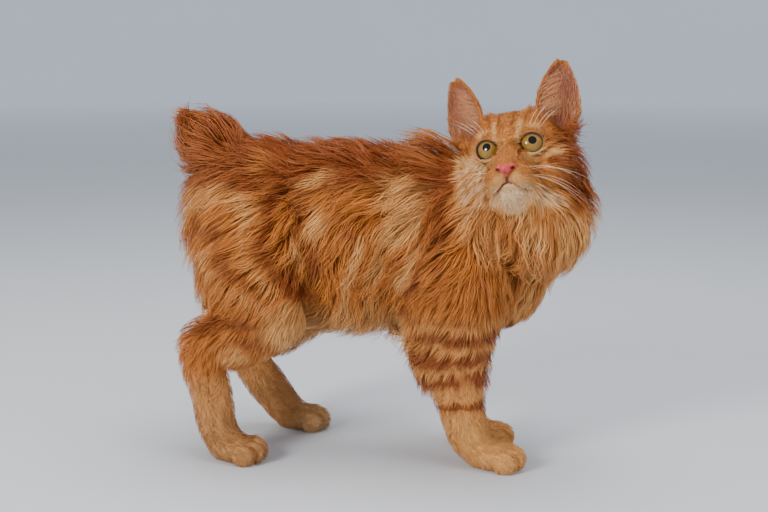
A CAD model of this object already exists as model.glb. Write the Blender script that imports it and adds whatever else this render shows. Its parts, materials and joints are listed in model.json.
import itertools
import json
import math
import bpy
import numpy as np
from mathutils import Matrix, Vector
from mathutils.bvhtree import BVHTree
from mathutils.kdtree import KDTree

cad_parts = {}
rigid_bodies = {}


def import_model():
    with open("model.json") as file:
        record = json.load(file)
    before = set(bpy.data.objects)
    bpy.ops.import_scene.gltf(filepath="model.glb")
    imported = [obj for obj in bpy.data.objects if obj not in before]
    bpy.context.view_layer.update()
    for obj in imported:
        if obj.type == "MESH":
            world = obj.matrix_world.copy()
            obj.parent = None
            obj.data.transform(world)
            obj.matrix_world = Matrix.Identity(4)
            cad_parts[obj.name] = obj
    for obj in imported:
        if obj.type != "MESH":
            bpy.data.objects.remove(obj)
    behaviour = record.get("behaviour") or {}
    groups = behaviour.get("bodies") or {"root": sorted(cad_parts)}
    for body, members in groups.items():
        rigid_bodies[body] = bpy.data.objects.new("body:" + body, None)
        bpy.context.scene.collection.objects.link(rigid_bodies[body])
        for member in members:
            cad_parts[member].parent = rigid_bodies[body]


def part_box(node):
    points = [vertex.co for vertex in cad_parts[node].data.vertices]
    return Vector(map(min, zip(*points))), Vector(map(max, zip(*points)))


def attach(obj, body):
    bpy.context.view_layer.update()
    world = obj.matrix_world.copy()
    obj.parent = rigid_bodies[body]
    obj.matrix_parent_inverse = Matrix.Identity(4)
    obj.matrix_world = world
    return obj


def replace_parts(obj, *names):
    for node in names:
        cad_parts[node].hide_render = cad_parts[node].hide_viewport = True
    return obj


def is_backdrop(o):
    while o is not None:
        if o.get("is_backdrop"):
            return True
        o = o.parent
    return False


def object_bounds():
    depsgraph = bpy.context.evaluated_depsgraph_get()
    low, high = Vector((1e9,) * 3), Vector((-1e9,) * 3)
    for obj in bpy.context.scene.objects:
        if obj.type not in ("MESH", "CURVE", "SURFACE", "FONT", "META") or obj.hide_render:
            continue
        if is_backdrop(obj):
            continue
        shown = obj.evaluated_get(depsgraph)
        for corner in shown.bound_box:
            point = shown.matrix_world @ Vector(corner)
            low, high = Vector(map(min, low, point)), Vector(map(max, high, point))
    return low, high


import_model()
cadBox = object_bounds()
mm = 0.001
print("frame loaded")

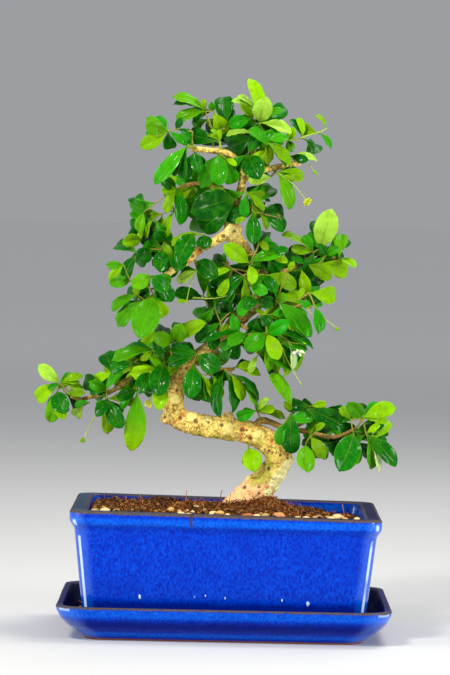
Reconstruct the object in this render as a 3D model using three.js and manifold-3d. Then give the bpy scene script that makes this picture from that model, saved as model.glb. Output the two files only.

++++++++++

▶ **GIVEN PROBLEM**
The records above should be restated word for word, please.

▶ **COMPLETE ANSWER**
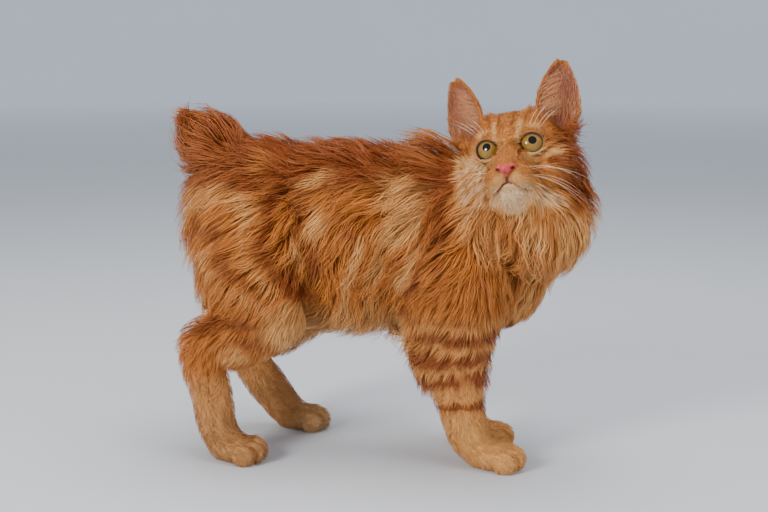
A CAD model of this object already exists as model.glb. Write the Blender script that imports it and adds whatever else this render shows. Its parts, materials and joints are listed in model.json.
import itertools
import json
import math
import bpy
import numpy as np
from mathutils import Matrix, Vector
from mathutils.bvhtree import BVHTree
from mathutils.kdtree import KDTree

cad_parts = {}
rigid_bodies = {}


def import_model():
    with open("model.json") as file:
        record = json.load(file)
    before = set(bpy.data.objects)
    bpy.ops.import_scene.gltf(filepath="model.glb")
    imported = [obj for obj in bpy.data.objects if obj not in before]
    bpy.context.view_layer.update()
    for obj in imported:
        if obj.type == "MESH":
            world = obj.matrix_world.copy()
            obj.parent = None
            obj.data.transform(world)
            obj.matrix_world = Matrix.Identity(4)
            cad_parts[obj.name] = obj
    for obj in imported:
        if obj.type != "MESH":
            bpy.data.objects.remove(obj)
    behaviour = record.get("behaviour") or {}
    groups = behaviour.get("bodies") or {"root": sorted(cad_parts)}
    for body, members in groups.items():
        rigid_bodies[body] = bpy.data.objects.new("body:" + body, None)
        bpy.context.scene.collection.objects.link(rigid_bodies[body])
        for member in members:
            cad_parts[member].parent = rigid_bodies[body]


def part_box(node):
    points = [vertex.co for vertex in cad_parts[node].data.vertices]
    return Vector(map(min, zip(*points))), Vector(map(max, zip(*points)))


def attach(obj, body):
    bpy.context.view_layer.update()
    world = obj.matrix_world.copy()
    obj.parent = rigid_bodies[body]
    obj.matrix_parent_inverse = Matrix.Identity(4)
    obj.matrix_world = world
    return obj


def replace_parts(obj, *names):
    for node in names:
        cad_parts[node].hide_render = cad_parts[node].hide_viewport = True
    return obj


def is_backdrop(o):
    while o is not None:
        if o.get("is_backdrop"):
            return True
        o = o.parent
    return False


def object_bounds():
    depsgraph = bpy.context.evaluated_depsgraph_get()
    low, high = Vector((1e9,) * 3), Vector((-1e9,) * 3)
    for obj in bpy.context.scene.objects:
        if obj.type not in ("MESH", "CURVE", "SURFACE", "FONT", "META") or obj.hide_render:
            continue
        if is_backdrop(obj):
            continue
        shown = obj.evaluated_get(depsgraph)
        for corner in shown.bound_box:
            point = shown.matrix_world @ Vector(corner)
            low, high = Vector(map(min, low, point)), Vector(map(max, high, point))
    return low, high


import_model()
cadBox = object_bounds()
mm = 0.001
print("frame loaded")

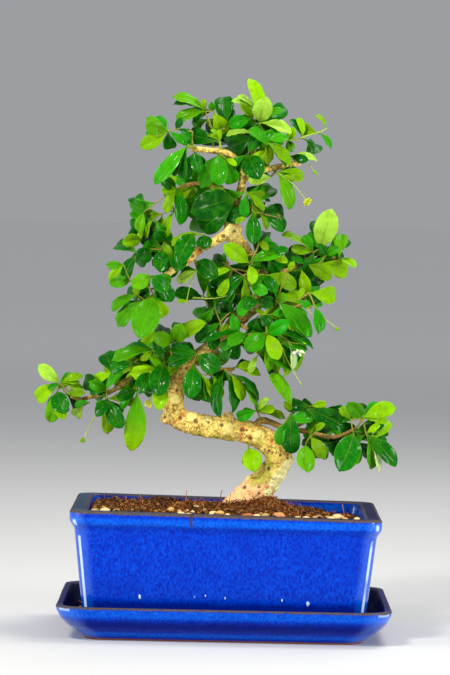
Reconstruct the object in this render as a 3D model using three.js and manifold-3d. Then give the bpy scene script that makes this picture from that model, saved as model.glb. Output the two files only.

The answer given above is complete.